The authorities gave other reasons for her marginalization – she said that to admit the truth “would have been a confession.” Or rather, they gave no reason at all. She insisted she had not resigned from her faculty post, but her university said it no longer wanted her. “Before I left, I was involved in a personal war in Syria. I was not allowed to get an income or leave.” She felt like she was a hostage in her own country and an exile even while living in it.

PEN’s Larsmo said that writers and journalists have a special position within society. When waves of people are fleeing a dangerous situation, they are heading in the opposite direction: “Journalists, truth-finders, those are the people who are trying to tell us what is happening there. They are heading in that direction as others flee,” he said.

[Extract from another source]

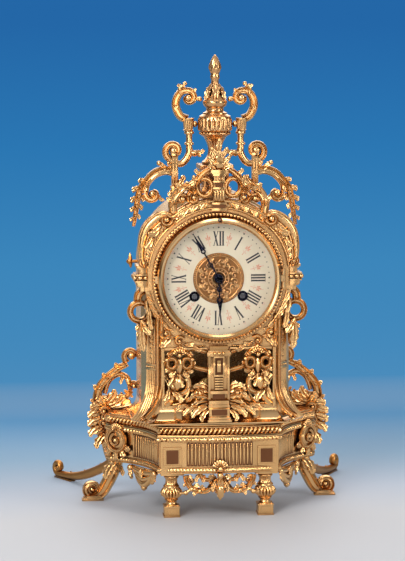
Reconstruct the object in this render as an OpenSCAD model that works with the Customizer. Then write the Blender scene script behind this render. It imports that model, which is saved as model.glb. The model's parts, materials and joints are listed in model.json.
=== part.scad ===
// Gilt mantel clock with an openwork rococo case, a round striking movement and an urn on top.
// Millimetres. +Z is up, +X is to the right of someone facing the dial, and -Y is towards them.
// The origin lies on the shelf, under the middle of the clock's width and depth.
// Depths named *_d are counted backwards from the front plane of the bezel.

/* [Overall] */
// Height of the dial's centre above the shelf
dial_z = 198; // [192:1:212]
// Depth from the apron's front to the tips of the rear feet
total_depth = 188; // [180:1:200]
// How far the apron's pendant stands in front of the bezel
apron_proud = 12; // [10:0.5:16]
// Gap left between castings that are screwed together
seat_gap = 0.15; // [0.1:0.05:0.25]

/* [Base] */
// Height of the front feet up to the base block
foot_h = 37.4; // [34:0.2:42]
// Distance of each front foot from the middle
foot_x = 39.1; // [37:0.1:42]
// Width of a front foot's square block
foot_w = 13.6; // [12:0.2:15]
// Width of the base block over a front foot
block_w = 19; // [17:0.5:21]
// Height of the base carcass
base_h = 31; // [28:0.5:34]
// Wall of the base casting
base_wall = 3; // [2.5:0.1:3.5]
// Half width of the bowed middle of the base
bow_w = 49.6; // [48:0.2:53]
// How far the middle of the bow stands in front of its ends
bow_rise = 5; // [3:0.5:6]
// Half width of the base behind its corners
base_half_w = 88; // [85:0.5:92]
// Depth of the corners where the base is widest
corner_d = 60; // [56:1:66]
// Depth of the back of the base
base_back_d = 104; // [98:1:112]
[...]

He noted that the 1989 fatwa against Salman Rushdie provided a model for the way these people are denigrated and held in suspicion by the very people who should be protecting them. He cited four commonplace accusations they face: 1) The threatened artist is “artistically bad,” he said. Hence, Rushdie’s novel Satanic Verses is condemned for being a “lousy novel.”  2) The threatened artist was deliberately provocative to get fame and money. 3) The threatened artist is putting other, innocent people in danger – for example, publishers, illustrators, or bookstore personnel. 4) The threatened writer or journalist is fundamentally “a bad person,” or unhinged and unstable. In keeping with the blaming-the-victim mentality, Ghafari recalled fellow Syrians blaming her, asking her, “Why do you put yourself at risk? Stay on safe subjects. Keep quiet. Don’t create problems for yourself.”

Larsmo recalled an incident where asylum was denied to a Bangladeshi blogger for fear he might overstay his welcome in his potential host country. Instead, he was murdered in his own. “I get furious still when I think about this,” said Larsmo. “In spite of the world situation, you have to keep your decency.”

In the absence of free speech, governments exploit divisions among people and persecute writers. “Turkey is now literally a prison for writers and journalists,” said Larsmo. “Erdogan wants to emphasize polarization. Who knows where Turkey will be in five years?”

Linderman asked Ghafari to look in her to make a few near-term predictions. “I’m not optimistic,” she said. “I see more restrictions on freedom of speech moving to the Western world.”